Monday, June 2, 2008

Way to go Ohio!

Nope, not the Pretenders song.....But better!

TOLEDO, OH, June 1st, 2008 …
Change included in gun legislation

COLUMBUS - Potential victims who harm or kill apparent intruders in their homes or vehicles would get the legal benefit of the doubt under a just-passed bill destined to get Gov. Ted Strickland's signature.

Sponsored by state Sen. Stephen Buehrer (R., Delta) and pushed by the National Rifle Association, the measure served as a magnet for changes to Ohio's 4-year-old law allowing law-abiding citizens to carry concealed handguns.

The changes will make it easier for motorists to carry weapons in their cars and in school zones and will prohibit landlords from forbidding tenants from having guns in their rented residences.

The measure was among a flurry of bills sent to the governor this week as lawmakers near summer recess. It won strong bipartisan support in both chambers, despite a lack of support from some law enforcement organizations.

The bill would take effect 90 days after Mr. Strickland signs it.

"He believes the legislation provides law-abiding gun owners with appropriate and reasonable protections, and he's looking forward to signing the bill," said Strickland spokesman Keith Dailey.

Commonly called the "Castle Doctrine," the bill shifts the burden away from the apparent victim to prosecutors and police to prove that an individual did not act in self-defense. The bill specifies that the legal resident does not have a duty to retreat when someone is illegally entering or attempting to enter his home or car.
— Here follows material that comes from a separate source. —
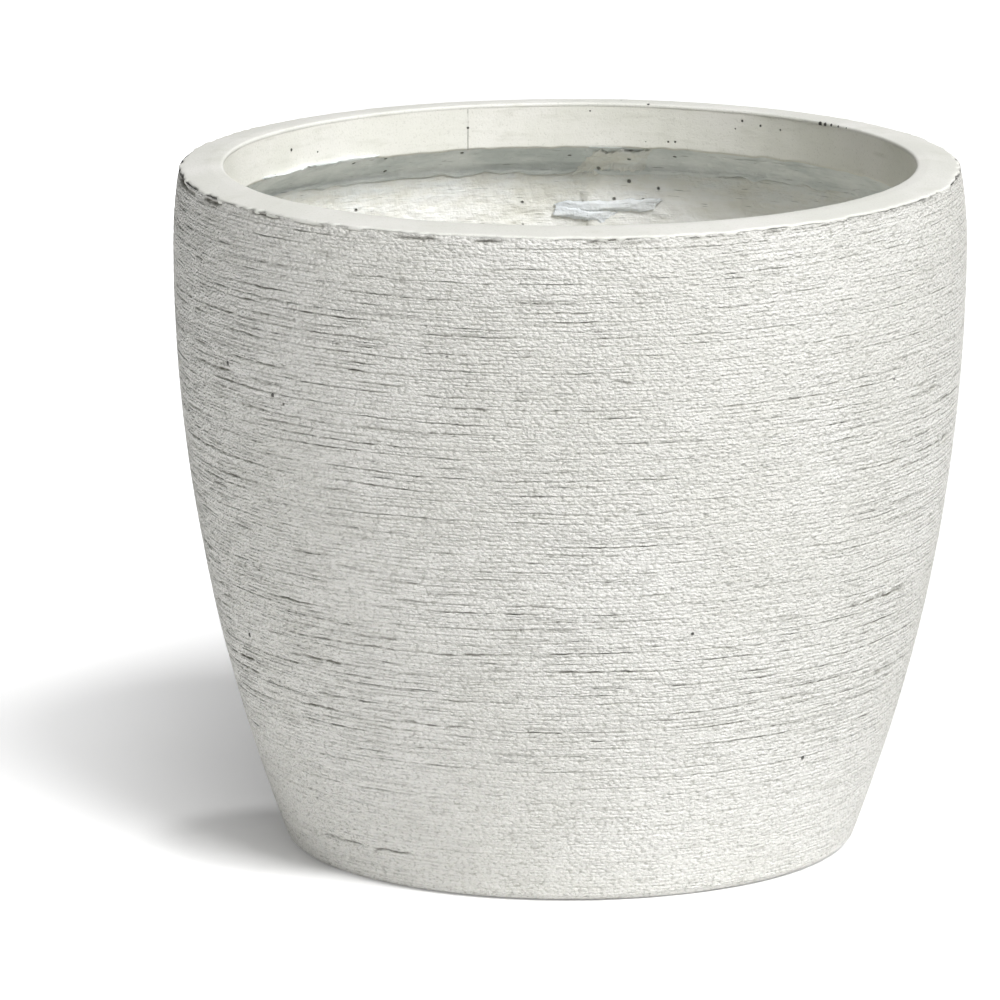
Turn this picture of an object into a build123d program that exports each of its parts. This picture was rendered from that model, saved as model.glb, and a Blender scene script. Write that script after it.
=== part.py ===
from build123d import *
import math
import os

# A round fiberclay planter that stands on its foot with its mouth up.
#
# The outside is a shell of clay mix cast in a mould. It has a thin wall and a heavy rim that
# stands inwards over it. Sheets of glass-fibre mat, soaked in the same mix, are laid by hand
# against the inside of the wall, each lapped over the next. Shorter strips of mat are pressed
# into the corner under the rim, and a disc of mat covers the floor and turns up the wall.
# A rubber plug closes the drain hole and pulls out upwards.
#
# Millimetres. The origin is the centre of the foot, +Z is up and +Y points away from the viewer.
# The wall follows two arcs that meet upright at the belly, in straight runs from one height to
# the next. Every layer inside it follows the same arcs, set in by the thickness of what lies
# outside it. The mould makes the outside round. The layers laid by hand inside are flat panels
# between upright panel lines, so that each layer lies flush on the one behind it.

# The outer form
height = 365.0
belly_diameter = 421.0
belly_below_top = 43.0
foot_set_in = 59.5
foot_edge_bevel = 4.5

# The cast shell
wall_thickness = 6.0
floor_thickness = 10.0
foot_ring_width = 22.0
underside_recess = 3.0
recess_taper = 2.0
drain_hole_diameter = 25.0
drain_hole_chamfer = 1.0

# The rim
rim_set_in = 3.4
rim_width = 23.8
rim_land_width = 7.0
rim_fall = 1.8
rim_outer_bevel = 1.0
mouth_edge_bevel = 0.8
band_height = 24.5
undercut_height = 12.0

# The layers of fibre mat
mat_thickness = 2.5
wall_mat_count = 6
panels_per_wall_mat = 8
first_seam_line = 11
lap_end_gap = 2.0
rim_strip_count = 3
rim_strip_tail = 6.5
rim_strip_cover = 3.0
rim_lap_start = 0.3
rim_lap_end = 0.9
floor_mat_turn_up = 55.0
floor_mat_cove = 12.0

# The straight runs that the wall's curve is drawn in
runs_below_belly = 6
runs_above_belly = 2
shortest_run = 0.1

# The drain plug
plug_clearance = 0.3
plug_tip_above_foot = 1.2
plug_tip_bevel = 1.0
plug_flange_overlap = 7.5
plug_flange_thickness = 4.0
plug_flange_bevel = 1.5

# Worked out from the sizes above
belly_radius = belly_diameter / 2
belly_height = height - belly_below_top
foot_radius = belly_radius - foot_set_in
rim_radius = belly_radius - rim_set_in
rim_corner_height = height - rim_fall
mouth_radius = rim_radius - rim_width
band_bottom = height - band_height
floor_top = underside_recess + floor_thickness
drain_hole_radius = drain_hole_diameter / 2

mat_outer_inset = wall_thickness
mat_inner_inset = mat_outer_inset + mat_thickness
second_layer_inset = mat_inner_inset + mat_thickness

undercut_bottom = band_bottom - undercut_height
rim_strip_bottom = undercut_bottom - rim_strip_tail
wall_mat_top = rim_strip_bottom + rim_strip_cover
floor_mat_top = floor_top + mat_thickness
turn_up_top = floor_mat_top + floor_mat_turn_up

panel_count = wall_mat_count * panels_per_wall_mat
panel_angle = 360 / panel_count


def arc_radius(run, rise):
    """Radius of an arc that starts upright, goes along by run and strays sideways by rise."""
    return (run**2 + rise**2) / (2 * rise)


def steps_between(start, end, count):
    """Heights that divide the way from start to end in equal runs, both ends included."""
    return [start + (end - start) * step / count for step in range(count + 1)]


lower_arc_radius = arc_radius(belly_height, foot_set_in)
upper_arc_radius = arc_radius(rim_corner_height - belly_height, rim_set_in)
lower_runs = steps_between(0, belly_height, runs_below_belly)
upper_runs = steps_between(belly_height, rim_corner_height, runs_above_belly)
run_ends = lower_runs + upper_runs[1:]


def arc_point_radius(z, inset):
    """Distance from the axis, at height z, of the arc that lies inset inside the outer arc."""
    arc = upper_arc_radius if z > belly_height else lower_arc_radius
    return belly_radius - arc + math.sqrt((arc - inset) ** 2 - (z - belly_height) ** 2)


def wall_radius(z, inset=0.0):
    """Distance from the axis, at height z, of the straight run between two points of that arc."""
    for low, high in zip(run_ends, run_ends[1:]):
        if z <= high:
            break
    share = (z - low) / (high - low)
    return arc_point_radius(low, inset) * (1 - share) + arc_point_radius(high, inset) * share


def wall_point(z, inset=0.0):
    """Point in the half section at height z, set in from the outer face."""
    return (wall_radius(z, inset), z)


def wall_points(z_start, z_end, inset=0.0):
    """Points of the wall's runs from one height to another, upwards or downwards."""
    low, high = sorted((z_start, z_end))
    between = [z for z in run_ends if low + shortest_run < z < high - shortest_run]
    points = [wall_point(z, inset) for z in (low, *between, high)]
    return points if z_start < z_end else points[::-1]


def undercut_direction():
    """Unit vector down and outwards along the visible slope under the rim."""
    start = Vector(mouth_radius, band_bottom)
    end = Vector(*wall_point(undercut_bottom, second_layer_inset))
    return (end - start).normalized()


def height_on_slope(point, direction, inset):
    """Height at which a sloping line through point meets the wall surface at this inset."""
    z = undercut_bottom
    for _ in range(20):
        along = (wall_radius(z, inset) - point.X) / direction.X
        z = point.Y + along * direction.Y
    return z


def shell_slope():
    """Top and bottom point of the shell's own slope, one mat thickness behind the visible one."""
    direction = undercut_direction()
    ledge = mat_thickness / abs(direction.Y)
    top = Vector(mouth_radius + ledge, band_bottom)
    bottom_height = height_on_slope(top, direction, mat_outer_inset)
    return (top.X, top.Y), wall_point(bottom_height, mat_outer_inset)


def half_section(points):
    """Closed outline in the plane of the half section, from its corners."""
    with BuildSketch(Plane.XZ) as drawing:
        with BuildLine():
            Polyline(points, close=True)
        make_face()
    return drawing.sketch


def turned(section):
    """Revolve a half section about the planter's axis."""
    return revolve(section, axis=Axis.Z)


def panel_corner(point, line):
    """Where a point of the half section lies on one of the panel lines."""
    radius, z = point
    return Vector(radius, 0, z).rotate(Axis.Z, line * panel_angle)


def flat_face(corners):
    """Flat face with these corners."""
    return Face(Wire.make_polygon(corners, close=True))


def panel_faces(points, first_line, panels):
    """Flat panels between neighbouring panel lines, one for each run of the half section."""
    faces = []
    for line in range(first_line, first_line + panels):
        for start, end in zip(points, points[1:]):
            left = [panel_corner(start, line), panel_corner(end, line)]
            right = [panel_corner(end, line + 1), panel_corner(start, line + 1)]
            faces.append(flat_face(left + right))
    return faces


def panelled_sheet(points, first_line, panels):
    """Solid that carries a closed half section along the wall in flat panels, from one line on."""
    sides = panel_faces([*points, points[0]], first_line, panels)
    end_lines = (first_line, first_line + panels)
    ends = [flat_face([panel_corner(point, line) for point in points]) for line in end_lines]
    return Solid(Shell(sides + ends))


def panelled_core(points):
    """Solid about the axis, with flat panels all round that pass through these points."""
    sides = panel_faces(points, 0, panel_count)
    lines = range(panel_count)
    caps = [flat_face([panel_corner(point, line) for line in lines]) for point in (points[0], points[-1])]
    return Solid(Shell(sides + caps))


def corner_at(sketch, radius, z):
    """Corner of a half section that is nearest to the given radius and height."""
    return sketch.vertices().sort_by_distance(Vector(radius, 0, z))[0]


def make_outer_shell():
    """Cast shell: foot ring, combed wall, heavy rim with its undercut, and the holed floor."""
    recess_radius = foot_radius - foot_ring_width
    slope_top, slope_bottom = shell_slope()
    section = half_section(
        [
            (drain_hole_radius, underside_recess),
            (recess_radius - recess_taper, underside_recess),
            (recess_radius, 0),
            (foot_radius, 0),
            *wall_points(0, rim_corner_height)[1:],
            (mouth_radius + rim_land_width, height),
            (mouth_radius, height),
            (mouth_radius, band_bottom),
            (drain_hole_radius, band_bottom),
        ]
    )
    section = chamfer(corner_at(section, foot_radius, 0), foot_edge_bevel)
    section = chamfer(corner_at(section, rim_radius, rim_corner_height), rim_outer_bevel)
    section = chamfer(corner_at(section, mouth_radius, height), mouth_edge_bevel)
    section = chamfer(corner_at(section, drain_hole_radius, underside_recess), drain_hole_chamfer)
    hollow = panelled_core([*wall_points(floor_top, slope_bottom[1], mat_outer_inset), slope_top])
    return turned(section) - hollow


def layer_section(outer_inset, inner_inset, z_low, z_high):
    """Corners of the half section of a layer between two insets and two heights."""
    return wall_points(z_low, z_high, outer_inset) + wall_points(z_high, z_low, inner_inset)


def lapped(sheet_section, lap_section, first_line, panels):
    """One sheet of mat, whose far edge steps up and laps one panel over the next sheet."""
    sheet = panelled_sheet(sheet_section, first_line, panels)
    lap = panelled_sheet(lap_section, first_line + panels - 1, 2)
    return sheet + lap


def make_wall_mat(index):
    """One sheet of wall mat, from the floor up to the strip under the rim."""
    sheet = layer_section(mat_outer_inset, mat_inner_inset, floor_top, wall_mat_top)
    lap = layer_section(
        mat_inner_inset,
        second_layer_inset,
        turn_up_top + lap_end_gap,
        rim_strip_bottom - lap_end_gap,
    )
    return lapped(sheet, lap, first_seam_line + index * panels_per_wall_mat, panels_per_wall_mat)


def rim_strip_section():
    """Corners of the half section of the strip that fills the corner under the rim."""
    slope_top, slope_bottom = shell_slope()
    return [
        (mouth_radius, band_bottom),
        slope_top,
        *wall_points(slope_bottom[1], wall_mat_top, mat_outer_inset),
        *wall_points(wall_mat_top, rim_strip_bottom, mat_inner_inset),
        *wall_points(rim_strip_bottom, undercut_bottom, second_layer_inset),
    ]


def rim_lap_section():
    """Corners of the half section of the tongue by which one rim strip laps over the next."""
    direction = undercut_direction()
    inwards = Vector(direction.Y, -direction.X)
    start = Vector(mouth_radius, band_bottom)
    slope_length = (Vector(*wall_point(undercut_bottom, second_layer_inset)) - start).length
    upper = start + direction * slope_length * rim_lap_start
    lower = start + direction * slope_length * rim_lap_end
    corners = [upper, lower, lower + inwards * mat_thickness, upper + inwards * mat_thickness]
    return [(corner.X, corner.Y) for corner in corners]


def make_rim_strip(index):
    """One strip of mat pressed into the corner under the rim."""
    panels = panel_count // rim_strip_count
    return lapped(rim_strip_section(), rim_lap_section(), first_seam_line + index * panels, panels)


def make_floor_mat():
    """Disc of mat on the floor, turned up against the wall mats, with the drain hole cut in it."""
    cove_top = floor_mat_top + floor_mat_cove
    cove_foot = (wall_radius(floor_mat_top, second_layer_inset) - floor_mat_cove, floor_mat_top)
    outside = panelled_core(wall_points(floor_top, turn_up_top, mat_inner_inset))
    inside = panelled_core([cove_foot, *wall_points(cove_top, turn_up_top, second_layer_inset)])
    hole = extrude(Plane.XY.offset(floor_top) * Circle(drain_hole_radius), mat_thickness)
    return outside - inside - hole


def make_drain_plug():
    """Rubber plug: a stem with a bevelled tip, and a flange that seats on the floor mat."""
    stem_radius = drain_hole_radius - plug_clearance
    flange_radius = drain_hole_radius + plug_flange_overlap
    flange_top = floor_mat_top + plug_flange_thickness
    section = half_section(
        [
            (0, plug_tip_above_foot),
            (stem_radius, plug_tip_above_foot),
            (stem_radius, floor_mat_top),
            (flange_radius, floor_mat_top),
            (flange_radius, flange_top),
            (0, flange_top),
        ]
    )
    section = chamfer(corner_at(section, stem_radius, plug_tip_above_foot), plug_tip_bevel)
    section = chamfer(corner_at(section, flange_radius, flange_top), plug_flange_bevel)
    return turned(section)


def make_pieces():
    """Every piece of the planter, under the name of its node."""
    pieces = {"outer_shell": make_outer_shell()}
    for index in range(wall_mat_count):
        pieces[f"wall_mat_{index + 1}"] = make_wall_mat(index)
    for index in range(rim_strip_count):
        pieces[f"rim_strip_{index + 1}"] = make_rim_strip(index)
    pieces["floor_mat"] = make_floor_mat()
    pieces["drain_plug"] = make_drain_plug()
    return pieces


os.makedirs("parts", exist_ok=True)
for name, piece in make_pieces().items():
    export_step(piece, f"parts/{name}.step")
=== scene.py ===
# %% [markdown]
# This lesson finishes a round fiberclay planter. The construction model already says where every
# piece lies and how large it is. Here each piece gets the surface of the real thing: a wall combed
# by hand, a smooth heavy rim, and a lining of fibre mat with laps and torn edges.

import math

import bmesh
import bpy
import numpy as np
from mathutils import Matrix, Vector


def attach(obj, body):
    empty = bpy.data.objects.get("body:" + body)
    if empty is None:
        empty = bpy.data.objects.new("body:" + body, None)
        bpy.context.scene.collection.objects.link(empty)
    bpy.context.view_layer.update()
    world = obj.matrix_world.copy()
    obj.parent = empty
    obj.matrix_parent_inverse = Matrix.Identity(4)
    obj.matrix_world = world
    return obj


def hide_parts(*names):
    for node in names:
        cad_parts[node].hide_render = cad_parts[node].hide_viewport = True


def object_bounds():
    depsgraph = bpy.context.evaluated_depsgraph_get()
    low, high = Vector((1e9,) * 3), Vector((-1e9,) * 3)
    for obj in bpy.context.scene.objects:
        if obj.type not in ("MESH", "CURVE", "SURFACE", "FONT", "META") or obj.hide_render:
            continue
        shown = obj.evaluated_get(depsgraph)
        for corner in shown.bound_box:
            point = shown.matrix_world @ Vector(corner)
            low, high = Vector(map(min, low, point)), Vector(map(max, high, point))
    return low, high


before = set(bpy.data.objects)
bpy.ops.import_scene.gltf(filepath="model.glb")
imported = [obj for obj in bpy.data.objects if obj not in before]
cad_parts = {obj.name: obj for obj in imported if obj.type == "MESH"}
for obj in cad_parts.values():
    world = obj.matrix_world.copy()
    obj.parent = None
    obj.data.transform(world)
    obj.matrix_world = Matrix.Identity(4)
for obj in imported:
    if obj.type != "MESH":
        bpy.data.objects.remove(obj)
cad_box = [[float(number) for number in corner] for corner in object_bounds()]
print("construction model from", cad_box[0], "to", cad_box[1])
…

"A lot of people believe that's the current law, that you have the ability to protect you and your family in your house," Mr. Buehrer said. "They are shocked to find out that's not the case. The general law in Ohio is if you're attacked, you have a duty to retreat. The courts have recognized that if you're in your home, you don't have a duty to retreat, but we're only one prosecutor or one judge away from losing that right in case law in Ohio."

Disputes under the law, however, have not been common in Ohio.

About half of the nation's states have some form of Castle Doctrine on their books. Mr. Buehrer said Ohio's does not go as far as some other states. Ohio's version would allow a prosecutor who doubts a self-defense story to file charges, but it would require the prosecutor to make his case by a "preponderance of the evidence."

"It's a high burden, but it does provide the opportunity to go there," he said.

The final bill dropped a provision in the original version that would have given the same protections to someone who claimed to have acted in self-defense outside his home.

Despite the changes, the Ohio Prosecuting Attorneys Association never dropped its opposition, arguing that the courts had already worked out a way for a defendant to demonstrate he was in reasonable fear of bodily harm when he acted.

After the bill passed the Senate, the House attached a number of amendments changing Ohio's concealed-carry law, particularly as it applies to carrying guns in vehicles.

When originally passed in 2004, the law required motorists to have the gun "in plain sight" so that it could be seen by a law enforcement officer approaching a vehicle. Later it was changed to require the gun to be holstered on the person in plain view or locked in a glove compartment or other box.

The latest version allows a motorist to keep a gun in an unlocked glove compartment or a center console, but the driver must still inform an officer that he is a permit-holder and has a gun in the vehicle.

"Current law doesn't make sense," said Jim Irvine, chairman of the Buckeye Firearms Association. "You can't put a gun in an unlocked glove box and you can't put it in a center console, but you can have it in a purse or brief case right next to you. We're trying to make the law work. Every change was to address real problems."

The Ohio State Highway Patrol initially opposed the change but later took a stance of neutrality.

"Our main concern was the officer's safety," said Lt. Shawn Davis, patrol spokesman.